Show Report

Show Report: Dior Homme S/S 16

by Lou Stoppard on 28 June 2015

Lou Stoppard reports on the Dior Homme S/S 16 show.

Lou Stoppard reports on the Dior Homme S/S 16 show.

It’s a tough show day when your catwalk set overshadows your collection. Kris Van Assche had paid tribute to the late Christian Dior’s love of roses by filling his show space with hundreds, maybe even thousands, of white roses. Models weaved their way through the beds as they walked, the entire set reflected back from a giant mirror that hung above. You couldn’t help but think back to Raf Simons’ first couture collection for the house, when he filled his show space with floor to ceiling flowers, embedding roses, peonies, goldenrod, dahlias, carnations, delphiniums, orchids - over a million blooms in total - into the walls. While it’s unconstructive and infeasible to argue that Simons, such a menswear genius, should be in charge of the men’s offering at Dior as well - the sheer quantity of work would be unmanageable - the pace and energy that Mr Simons has set for the house needs to be matched by Van Assche. On the womenswear runway, there is vision - sometimes there are mishaps, but there is a point of view a sense of creative freedom and experimentation. At the menswear, one feels operations are crippled by rules. Who’s imposing them? Perhaps the powers that be at Dior. Or perhaps Van Assche himself - he’s a designer who is obsessed with the details, the codes of menswear, the regulations and restrictions of design.
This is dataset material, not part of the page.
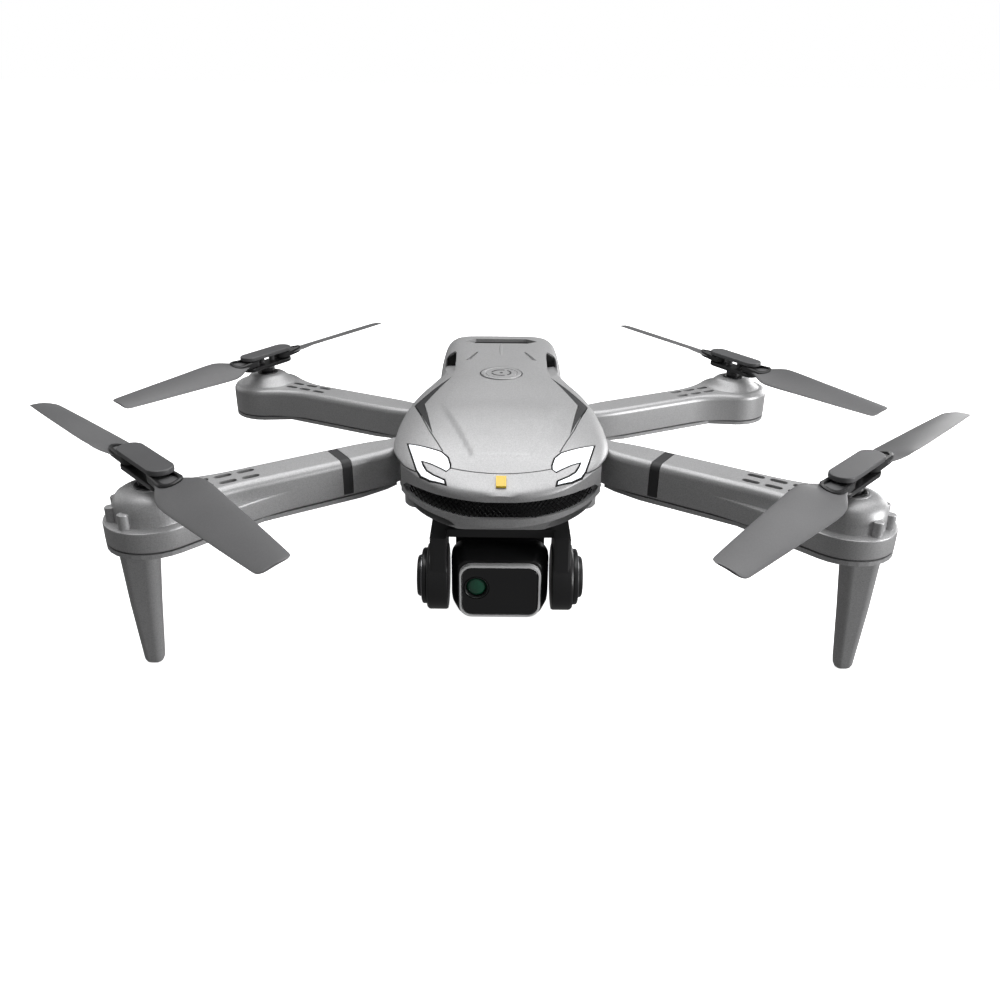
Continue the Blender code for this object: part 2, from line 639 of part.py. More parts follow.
def arm_set(word, pivot, rotor, side, heights, pod_radius, dome, prop_z, skirt):
    """An arm with its cover and motor. With a skirt (radius, top), also its band and landing leg.

    Heights are the arm's bottom and top. The dome is (radius, rise) of the pod's round top.
    """
    bottom, top = heights
    length = (rotor - pivot).length
    frame = arm_frame(pivot, rotor, side)
    hinge = body(f"arm_{word}_axis", side * pivot.x, pivot.y, bottom)
    centre = (side * rotor.x, rotor.y)
    dome_top = top + dome[1]
    lowest = (skirt[0], SKIRT_FLARE) if skirt else (pod_radius, POD_FLARE)

    sections = []
    for z, radius, flare, inset in arm_levels(heights, pod_radius, skirt):
        outline = arm_outline(length, KNUCKLE_RADIUS, KNUCKLE_NECK, radius, flare, inset)
        sections.append([(x, y, z) for x, y in outline])
    shell = finish(moved(loft(sections), frame), f"arm_shell_{word}", SILVER, hinge)
    rise = [(dome[0], top - 2), (dome[0], top + dome[1] * 0.35), (dome[0] * 0.88, top + dome[1] * 0.75)]
    boolean(shell, "UNION", turned(centre, [*rise, (dome[0] * 0.66, dome_top)]))

    hollow_levels = [(bottom - 2, *lowest), (top - 2.0, pod_radius, POD_FLARE)]
    if skirt:
        hollow_levels[1:1] = [(skirt[1] - ARM_WALL, *lowest), (skirt[1] - ARM_WALL + 0.3, pod_radius, POD_FLARE)]
    hollow = []
    for z, radius, flare in hollow_levels:
        outline = arm_outline(length, 0, CAVITY_NECK, radius, flare, ARM_WALL, CAVITY_START)
        hollow.append([(x, y, z) for x, y in outline])
    boolean(shell, "DIFFERENCE", moved(loft(hollow), frame))
    boolean(
        shell,
        "DIFFERENCE",
        post((side * pivot.x, pivot.y), PIN_RADIUS + 0.1 + GAP, bottom - 5, top + 5, 12),
        post(centre, 7.0, top - 3, dome_top - 2.2),
        post(centre, 2.9, top - 3, dome_top + 3, 16),
        *[moved(slot, frame) for slot in vent_slots(length, top)],
    )
    cover_outline = arm_outline(length, 0, CAVITY_NECK, *lowest, 0, CAVITY_START)
    cover = prism(cover_outline, bottom - GAP - COVER_THICKNESS, bottom - GAP)
    finish(moved(cover, frame), f"arm_cover_{word}", SILVER, hinge)
    motor = turned(centre, [(6.2, bottom + 0.4), (6.2, dome_top - 3.4), (2.4, dome_top - 3.0)], 20)
    finish(motor, f"motor_{word}", STEEL, hinge)

    if skirt:
        boolean(shell, "DIFFERENCE", moved(band_ring(top, bottom, 0.9, 3.0, BAND_WIDTH + 2 * GAP), frame))
        finish(moved(band_ring(top, bottom, 0.55, 0.0, BAND_WIDTH), frame), f"arm_band_{word}", INLAY_DARK, hinge)
        finish(leg(side, bottom - 2 * GAP - COVER_THICKNESS), f"landing_leg_{word}", SILVER, hinge)
    rotor_set(word, centre, side, prop_z, bool(skirt), dome_top)


def band_ring(top, bottom, depth, outside, width):
    """A strip over the top and down both sides of an arm, as deep as its groove allows."""
    half, low = ARM_HALF_WIDTH, bottom + 0.6
    out = [(half + outside, low), (half + outside, top - 1.6), (half - 1.6 + outside / 2, top + outside)]
    inn = [(half - depth, low), (half - depth, top - 1.9), (half - 2.0, top - depth)]
    outline = out + [(-y, z) for y, z in out[::-1]] + [(-y, z) for y, z in inn] + inn[::-1]
    return loft([[(x, y, z) for y, z in outline] for x in (BAND_DISTANCE - width / 2, BAND_DISTANCE + width / 2)])


# The leg's sections from the pod down: height, place in plan, and half width and half depth.
LEG_SECTIONS = [
    (20.0, 94.5, -71.8, 4.1, 2.7), (3.0, 95.2, -71.0, 2.8, 2.1), (0.8, 95.3, -71.0, 2.4, 1.8),
    (0.0, 95.3, -71.0, 1.5, 1.0),
]


def leg(side, top):
    """A flat tapered leg under the front pod, rounded at the foot."""
    sections = []
    for z, x, y, wide, deep in [(top, 93.6, -72.4, 5.2, 3.2), *LEG_SECTIONS]:
        outline = rounded_box_outline(wide, deep, min(wide, deep) * 0.8, 3)
        sections.append([(side * (x + px), y + py, z) for px, py in outline])
    return loft(sections)


# ---------------------------------------------------------------- rotors

BLADE_LENGTH = BLADE_REACH - BLADE_PIVOT
BLADE_STATIONS = [
    (5.5, 3.1, 1.9), (8.0, 4.6, 1.7), (11.5, 6.2, 1.5), (15.0, 6.5, 1.35), (28.0, 5.9, 1.1), (42.0, 5.2, 0.9),
    (BLADE_LENGTH - 2.2, 4.3, 0.7), (BLADE_LENGTH, 2.4, 0.6),
]


def blade(spin):
    """A blade along +X from its hinge. Spin is +1 where it turns counter-clockwise from above."""
    sections = []
    for x, half, thick in BLADE_STATIONS:
        along = (x - BLADE_STATIONS[0][0]) / (BLADE_LENGTH - BLADE_STATIONS[0][0])
        pitch = spin * (BLADE_ROOT_PITCH + (BLADE_TIP_PITCH - BLADE_ROOT_PITCH) * along) * min(1.0, x / 12)
        turn = Matrix.Rotation(pitch, 3, "X")
        low, high = -thick * 0.3, thick * 0.7
        loop = [(0, -half, 0), (0, -half * 0.5, low), (0, half * 0.5, low), (0, half, 0)]
        loop += [(0, half * 0.5, high), (0, -half * 0.5, high)]
        sections.append([tuple(Vector((x, 0, 0)) + turn @ Vector(p)) for p in loop])
    return loft(sections)


def rotor_set(word, centre, side, prop_z, front, seat):
    """A hub with its clamp cap and two folding blades."""
    bearing = FRONT_CAP_BEARING if front else REAR_CAP_BEARING
    azimuth = bearing if side > 0 else math.pi - bearing
    spin = side * (-1 if front else 1)
    hub = body(f"rotor_{word}_axis", *centre, prop_z)
    frame = Matrix.Translation((*centre, prop_z)) @ Matrix.Rotation(azimuth, 4, "Z")
    low_plate = prism(stadium(BLADE_PIVOT, CAP_RADIUS - 0.3), -1.4 - PLATE_THICKNESS, -1.4)
    base = finish(moved(low_plate, frame), f"hub_base_{word}", CAP_GREY, hub)
    boolean(base, "UNION", post(centre, 2.3, seat - 2.4, prop_z - 1.6, 16))
    boolean(base, "UNION", *[moved(post((end * BLADE_PIVOT, 0), 1.2, -1.6, 1.0, 12), frame) for end in (1, -1)])
    top_plate = prism(stadium(BLADE_PIVOT, CAP_RADIUS), CAP_TOP - PLATE_THICKNESS, CAP_TOP)
    bevelled(top_plate, 0.35, lambda a, b: min(a.z, b.z) > CAP_TOP - 0.01, 1)
    cap = finish(moved(top_plate, frame), f"hub_cap_{word}", CAP_GREY, hub)
    boolean(cap, "UNION", *[moved(post((end * 2.6, 0), 1.1, -1.1, CAP_TOP - 1, 10), frame) for end in (1, -1)])
    for end, letter in ((1, "a"), (-1, "b")):
        at = frame @ Vector((end * BLADE_PIVOT, 0, 0))
        swing = body(f"blade_{word}_{letter}_axis", *at)
        direction = azimuth + (0 if end > 0 else math.pi) - (side * end * FRONT_BLADE_SWING if front else 0)
        place = Matrix.Translation(at) @ Matrix.Rotation(direction, 4, "Z")
        wing = finish(moved(blade(spin), place), f"blade_{word}_{letter}", BLADE_GREY, swing)
        ring = stadium(2.6, 3.0, 6)
        boolean(wing, "UNION", moved(prism([(x + 2.6, y) for x, y in ring], -1.05, 1.05), place))
        boolean(wing, "DIFFERENCE", moved(post((0, 0), 1.2 + GAP, -3, 3, 12), place))


FRONT_HEIGHTS = (FRONT_ARM_BOTTOM, FRONT_ARM_TOP)
REAR_HEIGHTS = (REAR_ARM_BOTTOM, REAR_ARM_TOP)
FRONT_SKIRT = (FRONT_SKIRT_RADIUS, FRONT_SKIRT_TOP)
FRONT_DOME = (9.0, 2.9)
REAR_DOME = (9.5, 3.6)
for side, word in ((1, "left"), (-1, "right")):
    arm_set(f"front_{word}", FRONT_PIVOT, FRONT_ROTOR, side, FRONT_HEIGHTS, FRONT_POD_RADIUS, FRONT_DOME,
            FRONT_PROP_Z, FRONT_SKIRT)
    arm_set(f"rear_{word}", REAR_PIVOT, REAR_ROTOR, side, REAR_HEIGHTS, REAR_POD_RADIUS, REAR_DOME,
            REAR_PROP_Z, None)
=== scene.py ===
"""Folding quadcopter drone with a tilting camera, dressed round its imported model.

Sizes in the sections below are millimetres, with Y measured from the middle of the hull. place() turns them into the
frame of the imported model, in metres. The nose points along -Y, and the drone's own left side is +X.
"""

import math

import bpy
from mathutils import Matrix, Vector


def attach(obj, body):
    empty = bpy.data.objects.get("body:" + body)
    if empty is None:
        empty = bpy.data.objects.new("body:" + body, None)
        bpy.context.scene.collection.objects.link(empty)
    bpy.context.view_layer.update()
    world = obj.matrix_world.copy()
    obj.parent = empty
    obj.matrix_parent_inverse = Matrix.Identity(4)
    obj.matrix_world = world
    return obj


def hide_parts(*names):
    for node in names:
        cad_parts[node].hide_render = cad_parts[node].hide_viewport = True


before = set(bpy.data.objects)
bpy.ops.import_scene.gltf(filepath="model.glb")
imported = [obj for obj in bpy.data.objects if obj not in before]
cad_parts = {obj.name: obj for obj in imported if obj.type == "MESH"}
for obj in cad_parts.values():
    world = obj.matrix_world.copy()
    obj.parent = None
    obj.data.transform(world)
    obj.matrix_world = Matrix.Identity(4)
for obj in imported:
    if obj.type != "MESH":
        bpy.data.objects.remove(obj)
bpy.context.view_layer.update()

# ---------------------------------------------------------------- camera and studio
# A camera looks down on the nose from ahead. Two soft boxes stand low on the drone's left, a large one hangs overhead
# and a weak one fills in from the right. The floor is plain and pale, and the air behind it is white.

WATCHED = Vector((0.0, -0.003, 0.016986))
WATCHED_FROM = 0.3072558
LOOK_DOWN, LOOK_ASIDE, LEAN = 0.4368, 0.0043, 0.0115
LENS_LENGTH, SENSOR_WIDTH = 32.4, 36.0
AIM_AT = Vector((0, 0, 0.03))
AIR_LIGHT, AIR_SEEN = 0.16, 1.0

aside = Matrix.Rotation(-LOOK_ASIDE, 3, "Z")
ahead = aside @ Vector((0, math.cos(LOOK_DOWN), -math.sin(LOOK_DOWN)))
upright = aside @ Vector((0, math.sin(LOOK_DOWN), math.cos(LOOK_DOWN)))
rightward = aside @ Vector((1, 0, 0))
across = math.cos(LEAN) * rightward + math.sin(LEAN) * upright
upward = math.cos(LEAN) * upright - math.sin(LEAN) * rightward
turned = Matrix((across, upward, -ahead)).transposed().to_euler()
bpy.ops.object.select_all(action="DESELECT")
bpy.ops.object.camera_add(location=WATCHED - WATCHED_FROM * ahead, rotation=turned)
camera = bpy.context.active_object
camera.name = "camera"
camera.data.lens, camera.data.sensor_width = LENS_LENGTH, SENSOR_WIDTH
camera.data.clip_start, camera.data.clip_end = 0.01, 50.0
bpy.context.scene.camera = camera
bpy.context.scene.view_settings.view_transform = "Standard"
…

The formality of last season’s presentation, full of black tie eveningwear and suits, was rejected for S/S 16. Van Assche sought to present a more relaxed wardrobe - there were parkas, camo prints, yellow macs, bombers and cheerful red parkas. But you didn’t sense a humour or lightness - the dress code might have been less strict, but this was still as formal and precise as a three piece suit. The only really twist came in the strange ceramic ornaments carried in model’s hands. Created by artist Kristin McKirdy, they were a strange, oddly pleasing addition. At first glance one wondered if they were a piece of technology, after all we’re getting used to seeing headphones and whatnot on the runways as fashion brands hook up with tech companies - remember Beats at Fendi? But then the mind drifted toward naughtier things. They looked like ‘massage toys’ - such a sensual, intriguing contrast from the straight-laced vibe of the Dior boys carrying them.  In today’s menswear market, ease and nonchalance are synonymous with luxury. That’s why Bottega Veneta, Prada and co are all trying to make their clothes look relaxed, lived in, effortless. There’s nothing more unattractive than something try-hand. So Van Assche needs to be careful to stop his work from looking laboured  - precision stops being enticing if it looks obsessive and painstaking. Oh if only a bit of the natural carefree beauty of those roses, so wild and inviting, had crept into the clothes.